La déroute financière de la Grèce, et les premiers signes de contagion au Portugal et à l’Espagne, pourraient-ils entraîner une nouvelle crise grave du système bancaire européen ?
Échaudées, voire aguerries, par le choc des subprimes de 2007 et la crise mondiale qui s’en est suivie, les autorités de régulation des États européens s’emploient à rassurer sur l’exposition de leurs banques à la dette grecque, afin de ne pas laisser la peur se diffuser sur les marchés financiers. Le poids de ces titres de dette dans les comptes des établissements financiers resterait, dans la plupart des pays, contenu. Un défaut de paiement de la Grèce aurait un effet limité.
C’est le cas du gouverneur de la Banque de France, Christian Noyer, rapidement monté au créneau sur le sujet : “L’exposition des banques françaises à la crise grecque ne suscite pas d’inquiétude particulière,” a affirmé M. Noyer le 9 avril, en admettant cependant “surveiller de près” la situation.” Selon la Banque des règlements internationaux (BRI), les banques françaises seraient exposées à hauteur d’une cinquantaine de milliards d’euros en Grèce, un montant important, en tant que propriétaires d’obligations émises par l’État grec et créancières au secteur privé.
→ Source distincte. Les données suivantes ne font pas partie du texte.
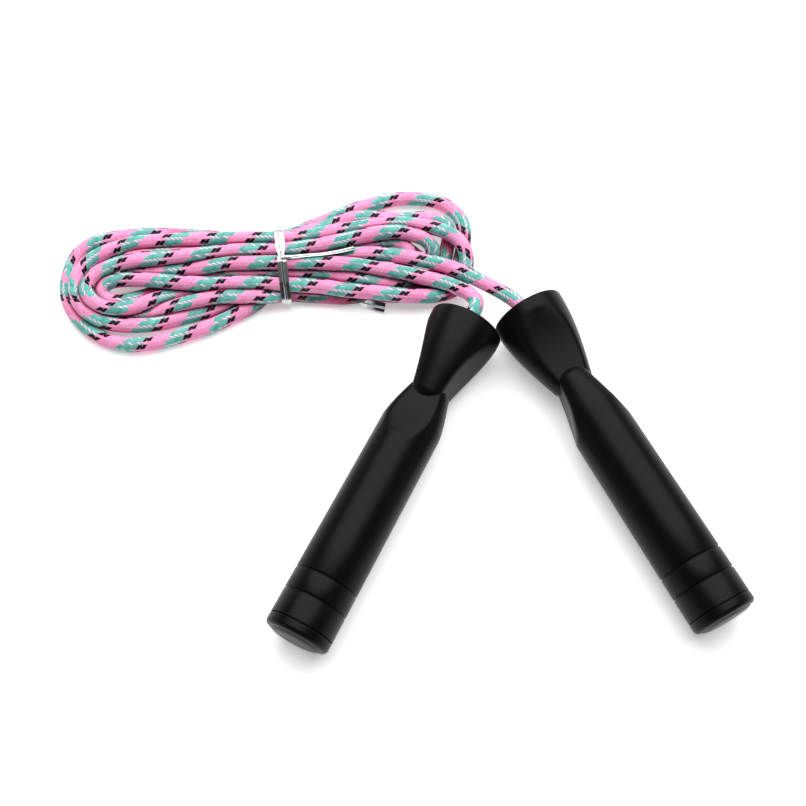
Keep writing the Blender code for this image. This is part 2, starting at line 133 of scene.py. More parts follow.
# The rope's route in millimetres, from the right handle to the left one. Each loop is
# followed by the place where the rope next passes through the tie. The strands that show
# were read from the photograph, and the hidden ones are guessed.
ROUTE = (
    (((8, 80, 16.8), (2.6, 85.3, 14.8), (-4.4, 90.8, 13), (-11.4, 95.3, 12.2), (-18, 98.9, 12.2),
      (-25, 101.9, 12.4), (-34.5, 104.5, 12.6), (-44, 106.5, 12.8), (-53.5, 107.8, 12.9),
      (-63, 108.2, 12.6), (-72.5, 108, 11.8), (-84.5, 107.3, 10.8)), "m3"),
    (((-114, 105.8, 8.4), (-128, 105, 6), (-145, 104.5, 3.9), (-162, 104, 3.7),
      (-175, 103.5, 3.7), (-181, 106, 3.7), (-177, 109.8, 3.7), (-163, 110.8, 3.7),
      (-145, 111.5, 3.7), (-125, 113, 3.7), (-112, 114.2, 3.8)), "b5"),
    (((-88, 115.6, 3.7), (-70, 118, 3.7), (-56, 119, 3.7), (-46, 116, 3.7), (-38, 110, 3.7),
      (-33, 108.5, 4.5), (-29.6, 111.2, 7.4), (-33.6, 116.2, 10.8),
      (-40.5, 118.4, 12.7), (-47.5, 119, 13.6), (-56, 118.4, 14), (-65.5, 116.5, 14.2), (-75, 114, 14.4),
      (-84.5, 111.6, 14.8)), "t2"),
    (((-108, 108.6, 15.2), (-122, 108.5, 14.6), (-141, 106.6, 14.2), (-155, 105.4, 14),
      (-164.5, 104.4, 13.8), (-174, 103, 13.6), (-183.5, 100, 13.2), (-190, 95.8, 12.8),
      (-193.2, 90.3, 12.2), (-191.5, 84.6, 11.6), (-185.5, 80.6, 10.8), (-177.5, 80, 9.8),
      (-168.5, 82, 8.4), (-159.5, 86.6, 6.6), (-151, 90.3, 5), (-140, 94, 4),
      (-126, 99.5, 3.8), (-112, 106.2, 3.8)), "b4"),
    (((-92, 109.4, 3.7), (-84, 109.6, 3.7), (-77, 108.6, 3.7), (-73, 105.4, 3.7),
      (-77, 102, 3.7), (-84, 101.8, 3.7), (-92, 102.8, 3.7)), "b3"),
    (((-110, 97.5, 3.8), (-118, 91, 3.8), (-129.5, 85.6, 4), (-138.5, 82.4, 4.2),
      (-150, 79.4, 4.4), (-159, 76.7, 4.8), (-168, 74.6, 5.4), (-177.5, 73.7, 6.2),
      (-185, 74.8, 7), (-191.6, 78, 7.8), (-196.6, 83, 8.4), (-199.6, 89.5, 9.2),
      (-199.2, 97, 10), (-195.3, 103.5, 10.8), (-189, 108.5, 11.4), (-180, 112, 11.8),
      (-170.5, 114, 12.2), (-156.5, 115.4, 12.6), (-142, 115.5, 13), (-122.5, 115.4, 13.4),
      (-109, 115.2, 14)), "t3"),
    (((-98.5, 114.3, 14.2), (-84.5, 118.5, 13.2), (-75, 121, 12.8), (-65.5, 122.7, 12.5),
      (-56, 124.4, 12.3), (-46.5, 125, 12.2), (-36.5, 124, 12.2), (-27, 121.6, 12.2),
      (-20.2, 117.8, 11.9), (-16, 112.6, 11.2), (-14.8, 106.4, 9.6), (-16.2, 100.6, 7),
      (-19.6, 96, 5), (-25.5, 92.8, 4.6), (-33, 89.6, 6.4), (-43.5, 88.2, 8.4),
      (-53.5, 88.6, 9.4), (-63, 89.4, 9.8), (-72, 90, 10.1), (-84, 91.8, 10.5)), "m1"),
    (((-107.5, 92, 10.7), (-121.5, 92, 10.8), (-133.5, 92, 11), (-145.5, 93, 11.2),
      (-157, 94, 11.4), (-169, 95, 11.4), (-178.5, 95, 11), (-185.8, 93.2, 10.2),
      (-188.6, 89.4, 8.8), (-185.4, 86, 7), (-177, 86.8, 5.2), (-167.5, 90, 4),
      (-156, 94.2, 3.8), (-142, 97.6, 5.4), (-130, 98.8, 7.4), (-114, 98.8, 8.8)), "m2"),
    (((-98.5, 99.2, 9.2), (-84.5, 99.8, 8.2), (-72.5, 98, 7.2), (-63, 96.5, 6.6),
      (-51, 95.2, 6), (-41.5, 95.6, 5.2), (-34, 98.4, 4.3), (-28.5, 102.5, 3.8),
      (-25.4, 109, 3.8), (-23.8, 116, 4), (-22.6, 122.5, 5), (-24, 127.6, 6),
      (-29.5, 130.8, 6.6), (-37, 131.3, 6.9), (-46.5, 130.4, 7.3), (-56, 131, 7.9),
      (-66, 131, 8.3), (-75.5, 128.5, 8.6), (-85, 124.2, 9)), "m5"),
    (((-112, 118.8, 9), (-128, 118, 7.6), (-145, 117.6, 6), (-162, 117, 5),
      (-176, 115, 4.4), (-186.5, 110.5, 4), (-193, 103, 3.8), (-194.2, 94.5, 3.8),
      (-190.5, 86.5, 3.7), (-183, 81, 3.7), (-174, 79, 3.8), (-165, 80, 4.4),
      (-157, 81.6, 5.6), (-147.5, 83.4, 6.8), (-140.5, 85, 7.1), (-131.5, 87, 7.1),
      (-122, 88.2, 6.6), (-110, 89.6, 5.4)), "b1"),
    (((-98.5, 92, 4), (-84.5, 91.8, 3.8), (-72.5, 91, 3.8), (-63, 91.8, 3.7),
      (-53.5, 92, 3.7), (-44, 91.6, 3.7), (-34.5, 92, 3.7), (-27, 93.6, 3.7),
      (-21.4, 97, 3.7), (-18.4, 103.6, 3.7), (-16.8, 111, 3.7), (-15.4, 118.6, 3.7),
      (-14.9, 125.6, 3.8), (-16.6, 132.6, 3.8), (-20.8, 138.2, 3.9), (-26.5, 142, 4),
      (-36.5, 144.3, 4), (-46.5, 144.2, 4.2), (-56, 142, 4.5), (-66, 138.6, 5),
      (-76, 134.2, 5), (-85.5, 129.6, 5), (-93, 126, 4.8)), "b6"),
    (((-107, 121.2, 4.5), (-124, 120.6, 4.6), (-143.5, 121, 5), (-158, 121.6, 5.4),
      (-172.5, 121.6, 6), (-184.5, 120.4, 6.4), (-193.8, 117.6, 6.6), (-200.5, 112, 6.4),
      (-204, 104.5, 5.4), (-205.2, 96, 4.4), (-203.8, 88, 4), (-199.4, 80.4, 4),
      (-193.6, 74, 4), (-187, 68.8, 3.9), (-179, 65.4, 3.7), (-170.5, 64.4, 3.7),
      (-161, 65.4, 3.7), (-149.5, 69, 3.7), (-138, 73, 3.7), (-126.5, 78.8, 3.7),
      (-117.5, 84, 3.7), (-109, 90.5, 3.7)), "b2"),
    (((-92, 95.8, 3.7), (-82, 95.4, 3.7), (-70, 95.2, 3.7), (-60, 97.6, 3.7),
      (-48, 104, 3.9), (-40.5, 110.6, 4.6), (-43.5, 116.4, 5.6), (-54, 118.2, 6.6),
      (-65, 116, 7.4), (-76, 113.5, 8.2), (-88, 112.8, 9.2)), "m4"),
    (((-112, 112.4, 9.3), (-128, 111.6, 9.2), (-148, 110.2, 8.8), (-163, 109.6, 8.4),
      (-174, 108.8, 8), (-179, 105.5, 7.6), (-176, 101.8, 7.6), (-168, 100.6, 8),
      (-158, 100.4, 9), (-146, 100.8, 10.4), (-134, 101, 12), (-122, 101.5, 13.2),
      (-109, 101.7, 14.6)), "t1"),
    (((-98, 102, 15.2), (-84, 102, 14.6), (-72.5, 101.5, 13.6), (-63, 100.5, 12.7),
      (-53.5, 99.4, 12.2), (-44, 97.6, 12), (-34.5, 95.4, 12), (-25, 92.7, 12),
      (-18, 89.4, 12.3), (-13.4, 86, 13.2), (-10.8, 81.2, 14.8), (-11.7, 75.6, 16.8)), None),
)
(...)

De bonne source, le Crédit agricole, l’un des principaux concernés, est exposé à hauteur de 300 millions d’euros à la dette grecque, via sa filiale Emporiki, un chiffre relativement mesuré comparé aux dizaines de milliards d’euros de dette détenues par les autres grandes banques helléniques.
Officieusement toutefois, l’inquiétude est bien de mise alors qu’il est très difficile, voire impossible, à ce jour, de connaître précisément, et de manière incontestable, l’exposition des banques européennes à la Grèce – et de la même façon au Portugal et en Espagne, dont les notes de crédit vient d’être dégradées par l’agence Standard & Poor’s – par pays et a fortiori par établissement.
Au doigt mouillé
Des estimations sont faites, au doigt mouillé, par des cabinets d’analyse, qui croisent différentes données, officiellement obtenues auprès des agences de dette publique nationales, comme la répartition de la dette par type d’investisseur (43 % pour les banques, premières détentrices devant les gérants de fonds avec 19 % !) et la répartition de cette même dette par pays (par ordre décroissant, 30 % pour la Grèce, 23 % pour le Royaume-Uni/Irlande, 11 % pour la France, 9 % pour l’Allemagne, la Suisse et l’Autriche ensemble, etc.).
Avec leurs 51 milliards d’euros de dettes et de créances privées, les banques françaises se situeraient devant les banques allemandes (31 milliards d’euros) et les banques britanniques (10 milliards). Ce chiffre masque toutefois des réalités disparates, avec, comme lors de la crise des subprimes de 2007, si l’on peut oser ce parallèle, des expositions plus élevées selon les établissements. Il en est ainsi de la petite banque allemande Hypo Real Estate, déjà sauvée de la faillite par l’État en 2009, qui posséderait… 7,9 milliards de dollars (6 milliards d’euros) de dette grecque !
C’est bien cette surexposition qui préoccupe les analystes, au moment où le système bancaire mondial se relève à peine de la crise financière de 2007.